7. Add a weblogic.xml deployment descriptor to reference the JSF 2.0 shared-library deployed on the WLS domain.

I simply coped in an existing version of the file I had used before.  You can also use the "New --> WebLogic --> WebLogic Descriptor" option in NetBeans to add it.


Add a library-ref to the jsf-2.0.war shared-library deployed on the WLS 10.3.4 domain.

<?xml version="1.0" encoding="UTF-8"?>
<weblogic-web-app>
  <context-root>/data-tables-1.0-SNAPSHOT</context-root>
  <library-ref>
    <library-name>jsf</library-name>
    <specification-version>2.0</specification-version>
    <implementation-version>1.0.0.0_2-0-2</implementation-version>
  </library-ref>

</weblogic-web-app>

8. Run the project, select the WLS 10.3.5 Server type and watch it get built and packaged via Maven and deployed by NetBeans.  This will start the WLS 10.3.5 server if necessary.

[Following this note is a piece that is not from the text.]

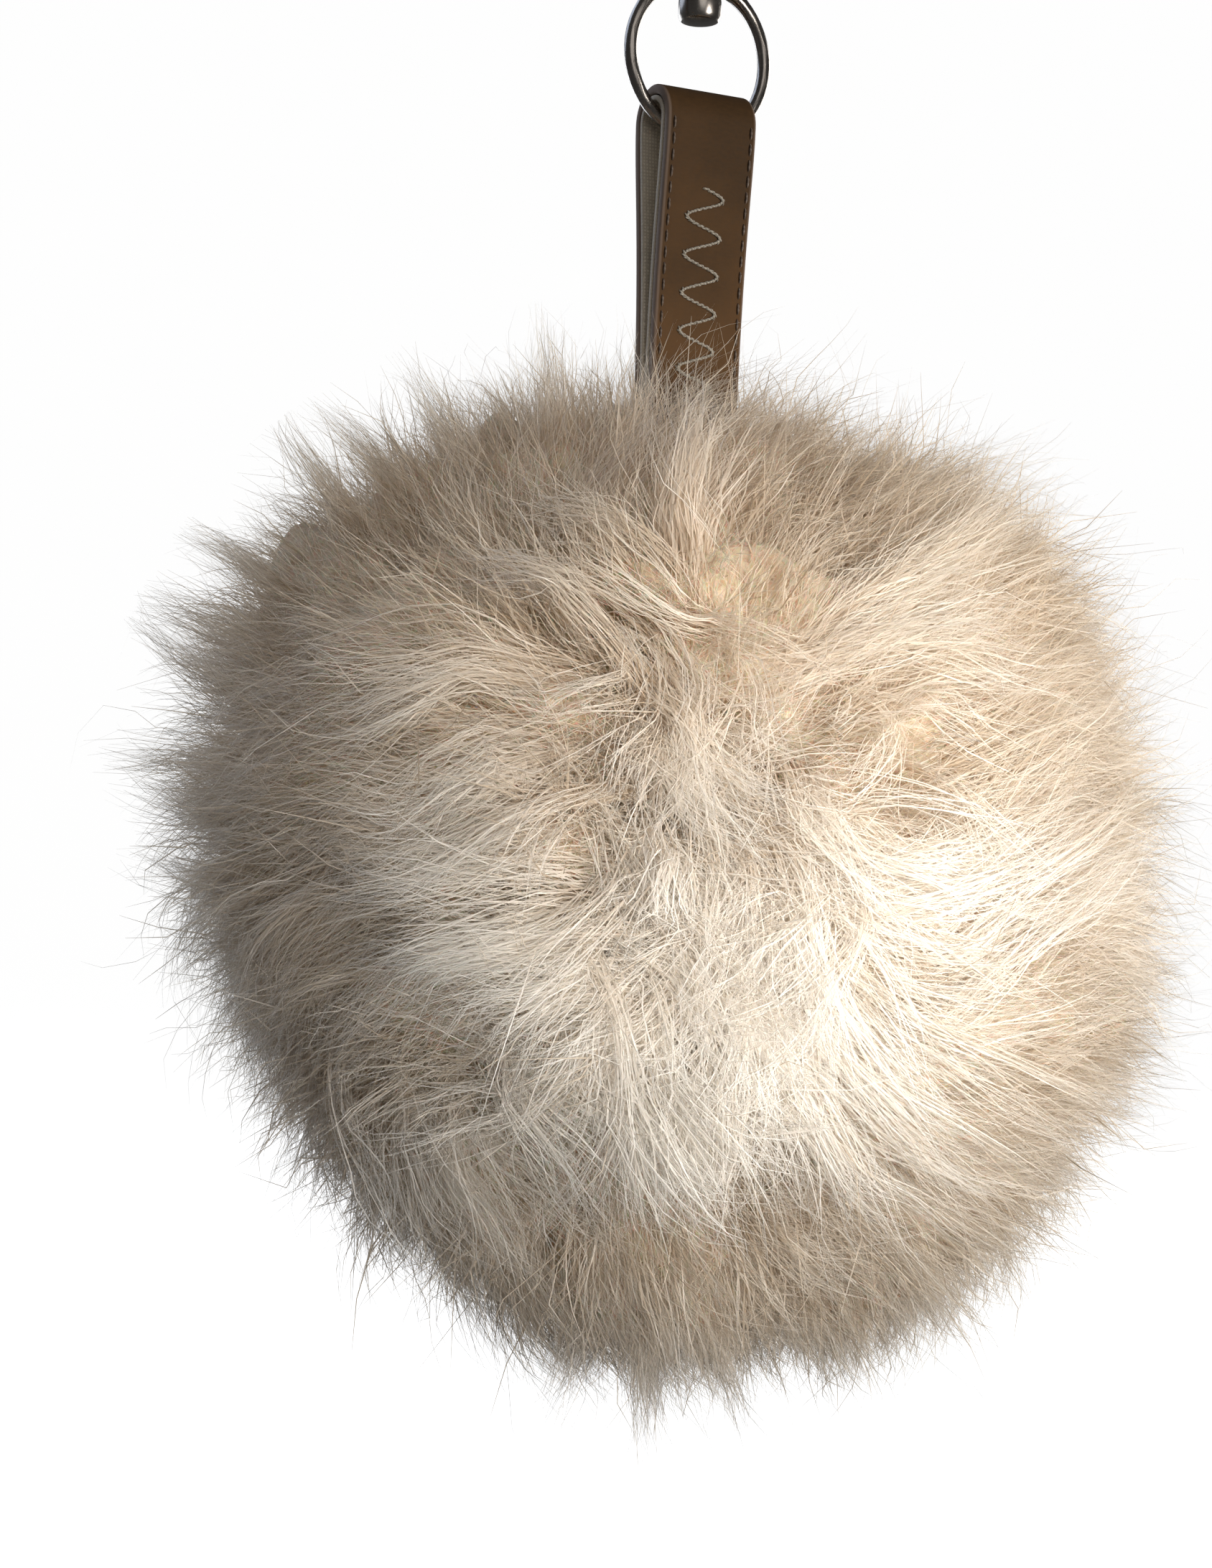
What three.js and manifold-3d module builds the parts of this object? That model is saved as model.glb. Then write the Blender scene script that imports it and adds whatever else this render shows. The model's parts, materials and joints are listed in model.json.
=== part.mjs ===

9. View the example application in a browser


Summary: there it is, a random JSF 2.0 example application, converted to a Maven project, opened in NetBeans and deployed to WebLogic Server 10.3.5, all in ~ 2mins.

4 comments:

Unknown said...

Thanks for your post. I have one question: how did you deployed (and where did you get) shared JSF library?

Buttso said...

Hi -- Weblogic Server in versions 10.3.3+ provide a version of JSF 2.0 that you can deploy and use in your applications.

See $MW_HOME/wlserver/common/deployable-libraries/jsf-2.0.war.

-steve-

Sushma said...

Hi,

Great post!
I do have a question. Can I deploy the application developed using JSF 2.0, which uses servlet version 3.0 on WL server 10.3.2?

Thanks,
Sushma

Buttso said...

Hi Sushma -

In order to use Servlet 3.0 you will need WLS 12.1.1.

WLS 10.3.x supports Java EE 5 as it's core spec version with some later spec updates such as JSF 2.0 and JPA 2.0.